What is a B-run steelhead?
Fisheries managers predict this will be a very bad year for returning B-run steelhead in the Snake River. The Snake, with its headwaters straddling the Teton Range on the Idaho-Wyoming border, is the largest tributary to the Columbia and its intact habitat and steelhead runs are vital to the overall health of Columbia River steelhead populations. Despite the high quality habitat in the upper Snake B-run wild steelhead have declined in abundance. But what are B-run steelhead?
Simply, the Snake River’s summer steelhead are generally delineated into two distinct sub-populations/stocks, known as “A-runs” and “B-runs.” Managers distinguish these two sub-populations according to size and return timing at Bonneville Dam, the lower-most dam in the Columbia River.
A recent, excellent paper written by Dr. Timothy Copeland and others from the Idaho Department of Fish & Game looked into the life history of A- and B-run steelhead in more detail, to evaluate whether the criteria of age, size and entry timing in fact support the long-held delineation of two sub-populations, and if such groupings were useful for management and conservation.
The authors found important results. First, yes, there were general differences in size and run timing of A- and B-run steelhead. For example, B-runs smolted at an older age. Over half of B-runs were three year old smolts, compared to only 17% of A-runs, and in general the B-run population was composed of older fish. B-runs also tended to be larger in size, but that is not a hard-and-fast rule as some A-runs were also older and larger.
The authors also found some differences in run timing. B-run fish tended to pass Bonneville Dam later than A-runs. Like age and size however, there was overlap and significant variation between the many populations that make up the A- and B-run stocks.
The results of this analysis highlight that there is overlap among the two stocks, both in age and size and in the time during which they pass Bonneville. This underscores the remarkable diversity in steelhead, and suggests that steelhead life histories occur along a continuum rather than in discrete groupings.
These results have implications for management and conservation. The authors suggest that genetic stock identification at dams and monitoring of stocks in specific sub-basins is necessary to fully understand the complexity within the sub-populations.
It is very important to improve our understanding of steelhead populations in order to manage them effectively, especially in years such as this one with probable critically low numbers of B-run wild steelhead. As we have mentioned before, diversity is a key element underpinning the resilience of steelhead populations.

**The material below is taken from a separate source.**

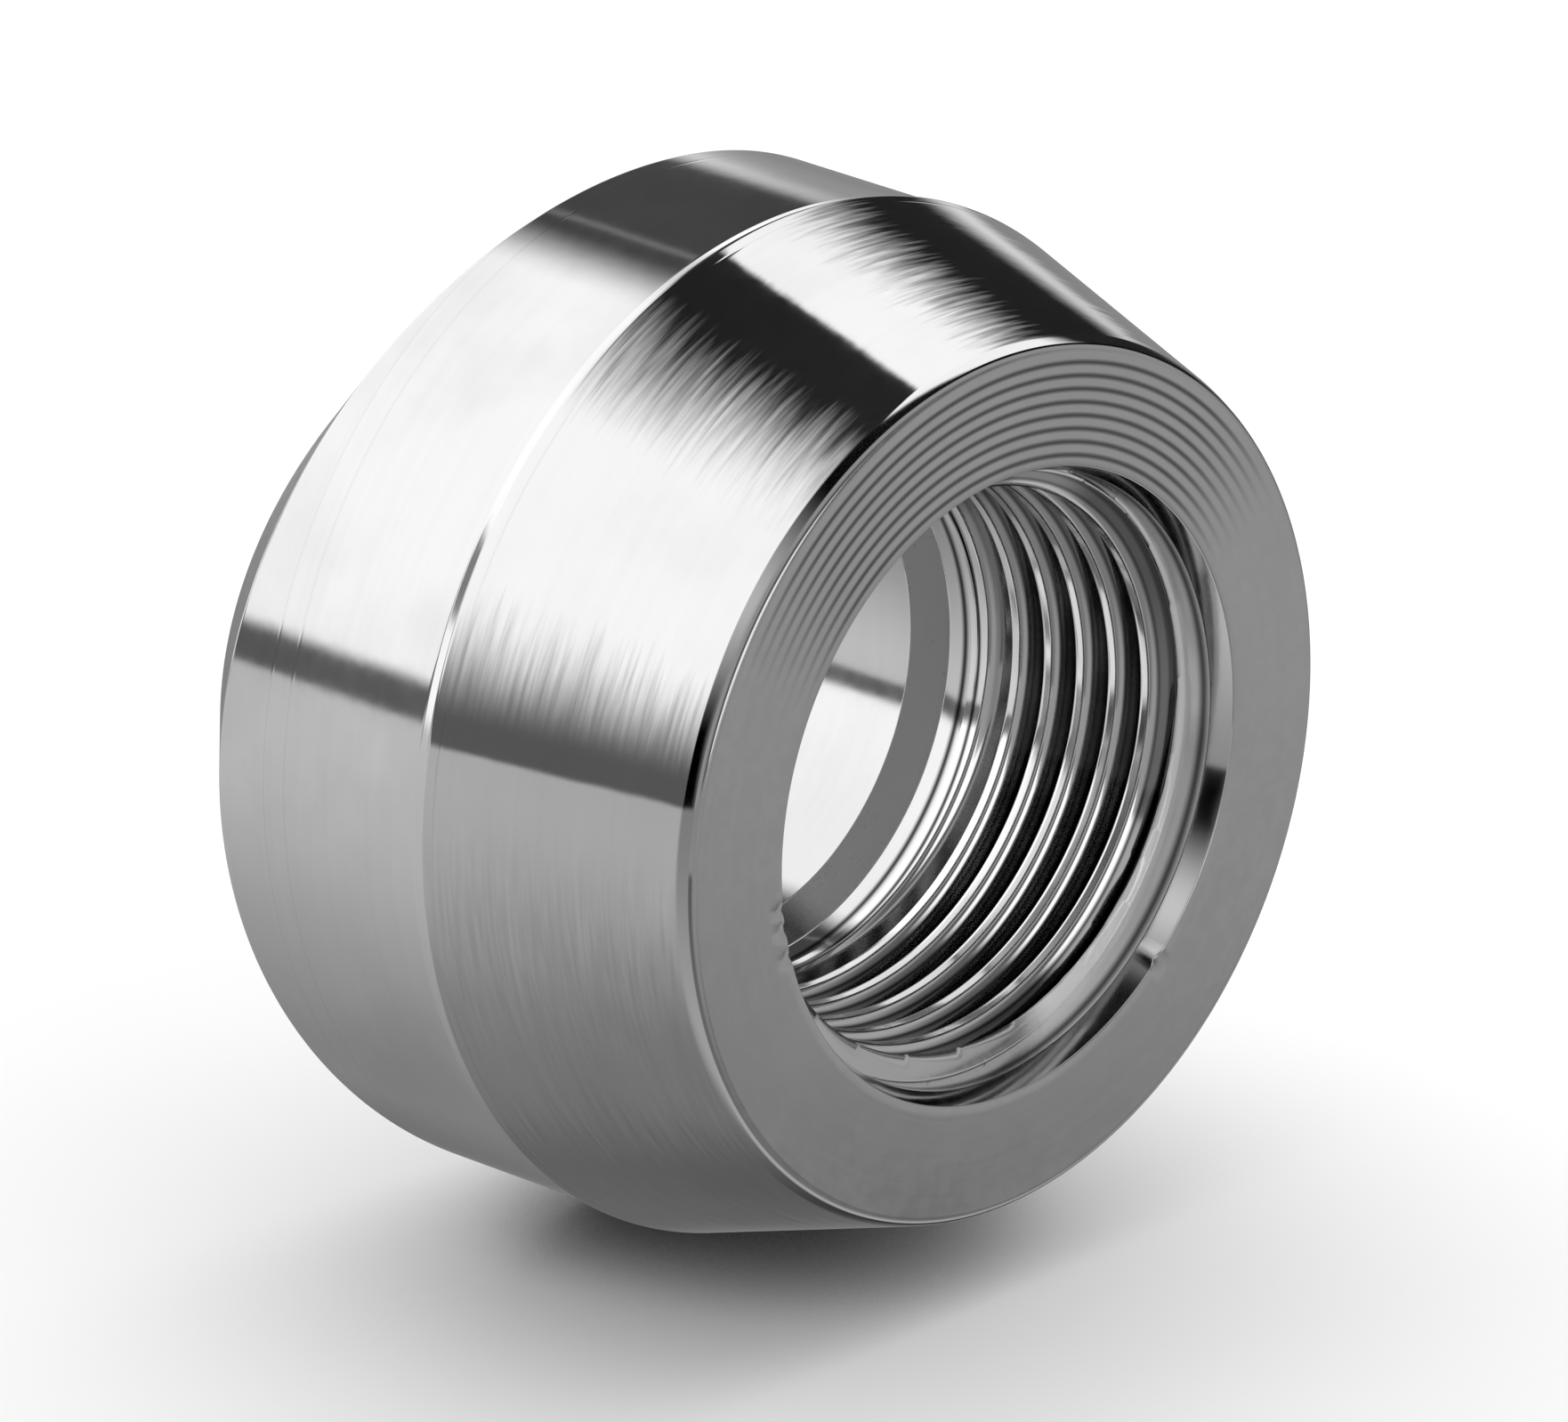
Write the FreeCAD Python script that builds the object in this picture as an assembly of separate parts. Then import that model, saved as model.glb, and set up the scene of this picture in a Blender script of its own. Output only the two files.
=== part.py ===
import FreeCAD, Part
import math
import os

# Threaded branch outlet fitting that is welded onto the outside of a run pipe.
# Millimetres. The branch axis is Z, with the outlet face up. The run pipe lies along X.
# The origin is where the branch axis meets the outside of the run pipe.
# The two ears of the saddle point along Y, and its two crotches lie along X.

# Height from the run pipe's surface to the outlet face
OUTLET_HEIGHT = 27.0

# Run pipe that the saddle is shaped for
RUN_PIPE_RADIUS = 84.14

# Outside of the body, from the outlet down
FACE_RADIUS = 18.7
FACE_EDGE_DEPTH = 0.65
FACE_EDGE_SETBACK = 0.3
RIDGE_RADIUS = 22.55
RIDGE_DEPTH = 11.65
LAND_WIDTH = 0.65
LAND_SETBACK = 0.2
BASE_RADIUS = 22.85

# Weld bevel round the saddle, at one angle to the branch axis all the way round
BEVEL_HEIGHT = 6.4
BEVEL_ANGLE = 42.0

# Mouth and smooth band in front of the thread
MOUTH_RADIUS = 13.65
MOUTH_CHAMFER_DEPTH = 1.0
BAND_RADIUS = 13.25
BAND_DEPTH = 2.4
SHOULDER_DEPTH = 2.6

# Taper pipe thread, 14 turns to the inch, on a taper of 1 in 16 on the diameter
# Its crests are cut back to a flat of about a quarter of the pitch.
THREAD_PITCH = 25.4 / 14
THREAD_HEIGHT = 0.6 * THREAD_PITCH
THREAD_ROOT_FLAT = 0.033 * THREAD_PITCH
THREAD_FLANK_ANGLE = 30.0
THREAD_TAPER = 1 / 32
THREAD_ROOT_RADIUS = 13.28
THREAD_END_DEPTH = 13.5

# Depth of the middle of the groove where its helix starts, on the X axis
HELIX_FOOT_DEPTH = 14.08

# The groove fades out on a cone before the thread ends
RUNOUT_LENGTH = 2.4
RUNOUT_ANGLE = 30.0

# Relief band past the thread, conical step and flow bore
RELIEF_RADIUS = 11.9
RELIEF_END_DEPTH = 14.9
FLOW_BORE_RADIUS = 11.0
STEP_END_DEPTH = 16.4

# Flare of the flow bore into the run pipe
FLARE_RADIUS = 13.6
FLARE_HEIGHT = 5.0

# How far a cutting shape runs past the surface that it cuts
OVERCUT = 1.0
THREAD_OVERCUT = 0.05

# How closely the groove is matched to the cone that it fades out on
MATCH_TOLERANCE = 0.005


def at_depth(depth):
    return OUTLET_HEIGHT - depth


def root_radius(depth):
    return THREAD_ROOT_RADIUS - depth * THREAD_TAPER


def crest_radius(depth):
    return root_radius(depth) - THREAD_HEIGHT


def revolve(points):
    corners = [FreeCAD.Vector(radius, 0, height) for radius, height in points]
    face = Part.Face(Part.makePolygon(corners + corners[:1]))
    return face.revolve(FreeCAD.Vector(0, 0, 0), FreeCAD.Vector(0, 0, 1), 360)


def saddle_drop(radius, angle, run_radius):
    """How far a cylinder that is coaxial with the run pipe falls away below its crown."""
    across = radius * math.sin(angle)
    return run_radius - math.sqrt(run_radius ** 2 - across ** 2)


def ear_drop(radius):
    return saddle_drop(radius, math.pi / 2, RUN_PIPE_RADIUS)


def turned_blank():
    """Face, chamfered edge, cone, ridge with its narrow land, and the skirt."""
    bottom = -ear_drop(BASE_RADIUS) - OVERCUT
    return revolve([
        (0, bottom),
        (BASE_RADIUS, bottom),
        (RIDGE_RADIUS - LAND_SETBACK, at_depth(RIDGE_DEPTH + LAND_WIDTH)),
        (RIDGE_RADIUS, at_depth(RIDGE_DEPTH)),
        (FACE_RADIUS + FACE_EDGE_SETBACK, at_depth(FACE_EDGE_DEPTH)),
        (FACE_RADIUS, at_depth(0)),
        (0, at_depth(0)),
    ])


def bevel_radius(offset):
    return BASE_RADIUS + offset * math.tan(math.radians(BEVEL_ANGLE))


def bevel_ring(offset):
    """Closed curve on the bevel's flank, raised by the offset from the skirt's lower edge."""
    count = 48
    radius = bevel_radius(offset)
    points = []
    for step in range(count):
        angle = 2 * math.pi * step / count
        edge = BEVEL_HEIGHT - saddle_drop(BASE_RADIUS, angle, RUN_PIPE_RADIUS + BEVEL_HEIGHT)
        x = radius * math.cos(angle)
        y = radius * math.sin(angle)
        points.append(FreeCAD.Vector(x, y, edge + offset))
    curve = Part.BSplineCurve()
    curve.interpolate(Points=points, PeriodicFlag=True)
    return Part.Wire(curve.toShape())


def circle_wire(radius, height):
    return Part.Wire(Part.makeCircle(radius, FreeCAD.Vector(0, 0, height)))


def bevel_envelope():
    """Solid whose lower flank is the weld bevel, which follows the saddle all the way round."""
    top_circle = circle_wire(bevel_radius(OVERCUT), at_depth(-OVERCUT))
    top_edge = bevel_ring(OVERCUT)
    root_offset = -BEVEL_HEIGHT - OVERCUT
    root_edge = bevel_ring(root_offset)
    low_circle = circle_wire(bevel_radius(root_offset), -ear_drop(BASE_RADIUS) - 2 * OVERCUT)
    return Part.makeLoft([top_circle, top_edge, root_edge, low_circle], True, True)


def run_pipe():
    length = 4 * BASE_RADIUS
    start = FreeCAD.Vector(-length / 2, 0, -RUN_PIPE_RADIUS)
    return Part.makeCylinder(RUN_PIPE_RADIUS, length, start, FreeCAD.Vector(1, 0, 0))


def bore():
    """Mouth, smooth band, tapered thread crest, relief band, conical step, flow bore, flare."""
    chamfer_slope = (MOUTH_RADIUS - BAND_RADIUS) / MOUTH_CHAMFER_DEPTH
    low = -ear_drop(FLARE_RADIUS) - OVERCUT
    flare_slope = (FLARE_RADIUS - FLOW_BORE_RADIUS) / FLARE_HEIGHT
    return revolve([
        (0, at_depth(-OVERCUT)),
        (MOUTH_RADIUS + OVERCUT * chamfer_slope, at_depth(-OVERCUT)),
        (BAND_RADIUS, at_depth(MOUTH_CHAMFER_DEPTH)),
        (BAND_RADIUS, at_depth(BAND_DEPTH)),
        (crest_radius(SHOULDER_DEPTH), at_depth(SHOULDER_DEPTH)),
        (crest_radius(THREAD_END_DEPTH), at_depth(THREAD_END_DEPTH)),
        (RELIEF_RADIUS, at_depth(THREAD_END_DEPTH)),
        (RELIEF_RADIUS, at_depth(RELIEF_END_DEPTH)),
        (FLOW_BORE_RADIUS, at_depth(STEP_END_DEPTH)),
        (FLOW_BORE_RADIUS, FLARE_HEIGHT),
        (FLARE_RADIUS - low * flare_slope, low),
        (0, low),
    ])


def thread_groove():
    """Helical groove of the pipe thread, up to where it leaves the wall in the smooth band."""
    top_depth = BAND_DEPTH - THREAD_PITCH / 2
    crest = crest_radius(HELIX_FOOT_DEPTH)
    turns_height = HELIX_FOOT_DEPTH - top_depth
    half_angle = math.degrees(math.atan(THREAD_TAPER))
    centre = at_depth(HELIX_FOOT_DEPTH)
    helix = Part.makeHelix(THREAD_PITCH, turns_height, crest, half_angle)
    helix.translate(FreeCAD.Vector(0, 0, centre))
    inner = crest - THREAD_OVERCUT
    outer = crest + THREAD_HEIGHT
    half_root = THREAD_ROOT_FLAT / 2
    half_mouth = half_root + (outer - inner) * math.tan(math.radians(THREAD_FLANK_ANGLE))
    corners = [
        FreeCAD.Vector(inner, 0, centre - half_mouth),
        FreeCAD.Vector(outer, 0, centre - half_root),
        FreeCAD.Vector(outer, 0, centre + half_root),
        FreeCAD.Vector(inner, 0, centre + half_mouth),
    ]
    profile = Part.makePolygon(corners + corners[:1])
    return Part.Wire(helix.Edges).makePipeShell([profile], True, True)


def runout_cone():
    """Solid that lets the groove fade out before the relief band, as the tap's lead leaves it."""
    wide = THREAD_ROOT_RADIUS + OVERCUT
    start_depth = THREAD_END_DEPTH - RUNOUT_LENGTH
    start_radius = root_radius(start_depth)
    tip_depth = start_depth + start_radius / math.tan(math.radians(RUNOUT_ANGLE))
    return revolve([
        (0, at_depth(0)),
        (wide, at_depth(0)),
        (wide, at_depth(start_depth)),
        (start_radius, at_depth(start_depth)),
        (0, at_depth(tip_depth)),
    ])


def fitting_body():
    body = turned_blank().common(bevel_envelope())
    body = body.cut(run_pipe())
    body = body.cut(bore())
    thread = thread_groove().common([runout_cone()], MATCH_TOLERANCE)
    return body.cut(thread)


def export(name, shape):
    os.makedirs("parts", exist_ok=True)
    shape.exportStep("parts/" + name + ".step")


export("fitting_body", fitting_body())
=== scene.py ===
import math

import bpy
from mathutils import Matrix, Vector


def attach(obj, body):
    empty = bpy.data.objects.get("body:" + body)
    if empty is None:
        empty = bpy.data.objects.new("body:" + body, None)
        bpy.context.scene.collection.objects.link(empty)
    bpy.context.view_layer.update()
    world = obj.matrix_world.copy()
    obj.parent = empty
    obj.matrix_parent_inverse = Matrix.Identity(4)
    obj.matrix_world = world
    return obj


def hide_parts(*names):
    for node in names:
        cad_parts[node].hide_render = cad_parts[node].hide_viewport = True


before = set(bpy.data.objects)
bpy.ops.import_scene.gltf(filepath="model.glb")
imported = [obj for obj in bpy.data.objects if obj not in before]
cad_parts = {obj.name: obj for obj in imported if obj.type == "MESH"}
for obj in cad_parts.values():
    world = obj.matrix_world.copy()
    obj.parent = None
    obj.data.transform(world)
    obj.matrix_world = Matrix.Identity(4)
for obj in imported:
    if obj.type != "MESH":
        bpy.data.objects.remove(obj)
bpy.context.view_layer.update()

# A threaded branch outlet fitting. Sizes are millimetres in the part's own frame, as in part.py:
# the branch axis is Z, the outlet face is at z = 27 and the run pipe lies along X.
MM = 0.001
AXIS = Vector((0.0, 0.0, 1.0))

OUTLET_HEIGHT = 27.0
RUN_PIPE_RADIUS = 84.14
OVERCUT = 1.0

FACE_RADIUS = 18.7
FACE_EDGE_DEPTH = 0.65
FACE_EDGE_SETBACK = 0.3
RIDGE_RADIUS = 22.55
RIDGE_DEPTH = 11.65
LAND_WIDTH = 0.65
LAND_SETBACK = 0.2
BASE_RADIUS = 22.85
BEVEL_HEIGHT = 6.4
BEVEL_ANGLE = 42.0

MOUTH_RADIUS = 13.65
MOUTH_CHAMFER_DEPTH = 1.0
BAND_RADIUS = 13.25
BAND_DEPTH = 2.4
SHOULDER_DEPTH = 2.6

THREAD_PITCH = 25.4 / 14
THREAD_HEIGHT = 0.6 * THREAD_PITCH
THREAD_ROOT_FLAT = 0.033 * THREAD_PITCH
THREAD_FLANK_ANGLE = 30.0
THREAD_TAPER = 1 / 32
THREAD_ROOT_RADIUS = 13.28
THREAD_END_DEPTH = 13.5
HELIX_FOOT_DEPTH = 14.08
RUNOUT_LENGTH = 2.4
RUNOUT_ANGLE = 30.0

RELIEF_RADIUS = 11.9
RELIEF_END_DEPTH = 14.9
FLOW_BORE_RADIUS = 11.0
STEP_END_DEPTH = 16.4
FLARE_RADIUS = 13.6
FLARE_HEIGHT = 5.0

# Rounds on the edges, from the thread out to the weld bevel. The groove's root is a little shallower.
ROOT_FILL = 0.02
ROOT_ROUND = 0.16
RUNOUT_ROUND = 0.1
CREST_ROUND = 0.05
THREAD_END_ROUND = 0.03
STEP_ROUND = 0.08
THROAT_ROUND = 0.4
MOUTH_ROUND = 0.06
FACE_ROUND = 0.28
RIDGE_ROUND = 0.1
FOOT_ROUND = 0.12

# Mesh density. The seams are narrow rows where the threaded stretch meets the plain rings.
STEPS_AROUND = 360
ROWS_PER_PITCH = 24
ROW_HEIGHT = THREAD_PITCH / ROWS_PER_PITCH
CORNER_STEPS = 4
LOW_SEAM = 0.02
SHOULDER_SEAM = 0.02
HIGH_SEAM = 0.03
SAME_HEIGHT = 0.01

# Shares: of a stretch that a round may take up, and of a row under which two rows fall together
ROUND_SHARE = 0.4
MERGE_SHARE = 0.3

# Rounds of the search for where two surfaces meet
SEARCH_ROUNDS = 40

# The steels, by the way that each surface was turned
FACE, EDGE, CONE, SKIRT, BEVEL, BORE, STEP, MOUTH, BAND, THREAD = range(10)

# The photograph's camera, as turns about the part in radians: it looks down on the outlet face
# from the side, and the picture is rolled so that the branch axis points right and a little down.
EAR_TURN = math.radians(30.0)
CAMERA_TURN = 2.288
CAMERA_ROLL = 0.328
CAMERA_OFFSET = (9.494, 3.196, 330.24)
FOCAL_PIXELS = 9000.0
PICTURE_WIDTH = 1762.0
SENSOR_MM = 36.0


def at_depth(depth):
    return OUTLET_HEIGHT - depth


def from_photo(azimuth, radius, height):
    """A place in the part's frame, from its azimuth in the photograph's own camera fit."""
    angle = math.radians(azimuth) - math.pi / 2 - EAR_TURN
    return Vector((radius * math.cos(angle), radius * math.sin(angle), height))


# In the photograph the fitting lies on its side. These point from it to that floor, up, and aside.
FLOOR_WAY = from_photo(117.4, 1.0, 0.0)
UP_WAY = -FLOOR_WAY
SIDE_WAY = UP_WAY.cross(AXIS)

# Where the floor's own light comes from
KEY_WAY = (UP_WAY * 0.75 + SIDE_WAY * 0.45 - AXIS * 0.45).normalized()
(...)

Diversity in age structure, habitat use, and other factors provides a biological buffer for steelhead that helps them persist through changes in freshwater and marine conditions.
In order to recover wild B-run steelhead, and all steelhead populations for that matter, we must adopt management strategies that conserve this diversity instead of managing for the most abundant or prevalent life history strategies. Such strategies will require even more research like that published recently by Copeland et al. In support of this need Wild Steelheaders United is committed to reviewing, critiquing and sharing the results of all peer-reviewed wild steelhead science.